Don't let industry lobbyists use this discredited study as "proof" that billboards are safe. The only thing it proves is how much money the billboard industry is willing to spend making bogus arguments.
Scenic San Antonio's Point of View
The Billboard industry used this same document with our San Antonio City Council on December 6, 2007, to gain passage for changes in our City Ordinance that previously banned digital billboards throughout the City of San Antonio.
They also used other common industry tactics, too:
1.) Agreeing to take down old unprofitable billboards, although not in the same numbers as other cities.
2.) Offering to give up the advertising space for amber alerts (which TXDot, radio and television have ably doefor years without one single digital billobard and it will be included with all the other advertising in that rotation).

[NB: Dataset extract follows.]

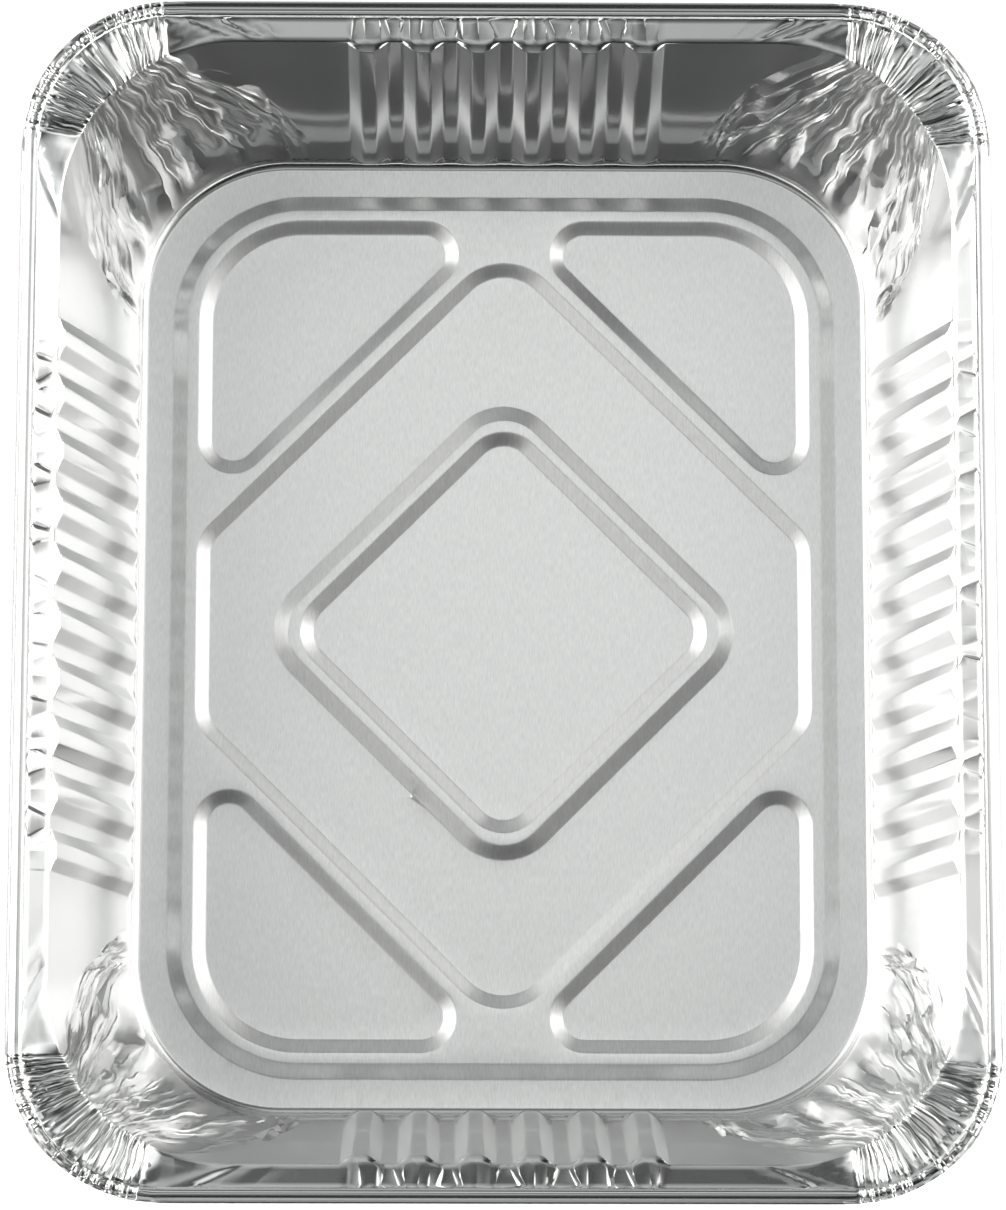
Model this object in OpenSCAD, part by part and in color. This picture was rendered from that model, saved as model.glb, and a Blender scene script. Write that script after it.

3.) Convincing our City leaders to allow them in protected Scenic Corridors even though the current City Ordinance bans all new signs ,even replacing the existing billboards.
4.) They also want you to believe that by replacing the old vinyl faces with the heavier more costly digital faces that they are not new signs as they are just modifications allowed by law. The law allows some maintenance on existing signs. The problem is that under the City's 50% cost rule determining whether it is a modification or a new sign - everyone wants you to believe that the cost of a digital face is less than the cost of a vinyl face. Even the industry owns websites show that digial faces are in most cases over 200% higher in cost than a vinyl face.